The road to sculpture

When his car broke down in the early 1990s, Bernard says a friend suggested he make and sell art pieces in order to raise funds for a new ride.

He says he may have been out of cash, but he wasn’t out of creativity.

“It was something that grew,” said Bernard, “I started out making functional glass pieces like vessels and bowls. Now, I’m crafting sculptural forms.”

By 1995, Bernard Katz Glass was born. Bernard, who grew up in Williamsport, Pa., says he draws inspiration from nature for his sculptures, which vary dramatically in color, size and height.

“Each piece is different,” said Bernard, who specializes in custom designs.

With over 20 years in the hot sculpting business, Bernard has exhibited in top art shows in the United States and has designed projects for the Fountain Restaurant at Philadelphia’s Four Seasons Hotel, the Ritz Carlton Hotel in Hong Kong, China and many other facilities around the world.

Building-up the business

As business manager, Katie’s job is selling the hand-blown glass sculptures to galleries, art consultants, design trade, and private collections worldwide.

“Originally our world was small and we attended a lot of trade shows, but now, we’ve expanded.

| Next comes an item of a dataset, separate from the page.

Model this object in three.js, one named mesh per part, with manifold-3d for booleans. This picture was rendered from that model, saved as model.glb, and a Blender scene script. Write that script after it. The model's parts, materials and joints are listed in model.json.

I enjoy the challenge of it,” said Katie, “you never know what’s going to happen.”

She says her key strategies are social media and learning from fellow business owners. 

“We’re on every social media platform from Pinterest to Facebook,” said Katie. “I also attend classes for small business owners and that gives me new perspectives on the business.”

Bernard says social media is a great tool for connecting people.

“Social media gives us a chance to be like that 1950s door-to-door salesman who visits your home and has a conversation with you,” said Bernard. “People like to get to know who they’re buying from, they don’t just want a cold product.” 

Katie agrees that it’s their personalities and humor that shines through on the web.

“We’re showing that we’re human, we tell jokes, we have a kid,” said Katie, “There’s more to us than this business and people connect with that.”

Advice for future “mom and pop” shops

The Katz couple says that new independent business owners should prepare themselves for the day to day workload of being your own boss.

“It’s all up to you, you’ve got to have a passion for what you’re doing,” said Bernard. “You’ve got to wear many hats and learn how to do everything – accounting, taxes, sales, marketing – it’s a lot to think about.”

The couple agrees that sometimes they need to remind themselves to take a break from the business.

“We say: ‘It’s time to shut it off,’ and we take a break from it,” said Bernard.

Their plus-side to having their own business?

“The sky’s the limit,” said Katie. “We love that feeling of knowing that we can try new things and reach new goals.”